"J.O. Aho" <
us...@example.net> writes:
> On 02/11/2022 01.33, bad sector wrote:
>> there is a method that 'some' distros use consisting of creating a
>> unique group for every user. The result is that a line in /etc/group
>> might look like:
>> userMe:x:1000:
>> and ownership shown for some file/folder in a file manager might be
>> owner: userMe
>> group: userMe
>> I don't really understand what the advantage of this is but that is
>> not my point.
>
> It's about user privacy, if all users belongs to the same group, then
> all users could have access to each others files, while each user
> belonging to different groups makes that a relaxed group privilege
> will not give other users access to your files.

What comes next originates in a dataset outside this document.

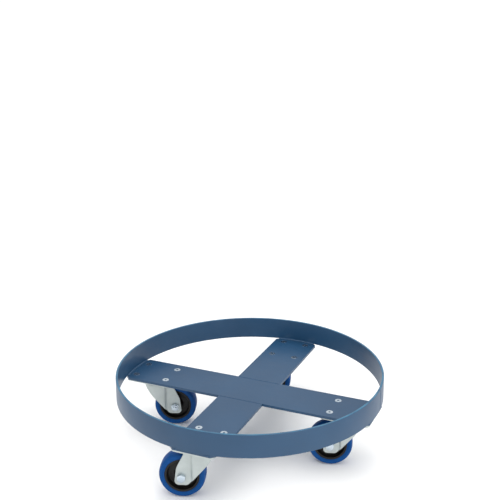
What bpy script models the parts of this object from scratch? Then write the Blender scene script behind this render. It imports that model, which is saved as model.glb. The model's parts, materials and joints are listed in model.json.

It’s more complicated than that. The thing that controls per-user
(default) privacy settings is the umask. For instance a umask of 077
makes new files be completely private to their owner regardless of how
groups are set up.
The point of per-user groups is to allow umask to be set to make the
shared groups work properly.
* If the umask is 022 or 077 then, when a user creates group files (for
instance, by creating a file in a group directory with the setgid bit)
they’ll lack group read/write permission. The user must chgrp all
shared files before they can be used by other members of the group. A
minor nuisance for the user, and a major nuisance for their
collaborators when they inevitably forget.
* If the umask is 002 or 007 then group files get suitable permissions
automatically. But in this configuration the user’s personal files
would also have group read/write. By giving every user a personal
group which contains only themselves, the group read/write permission
on these files becomes equivalen to owner read/write.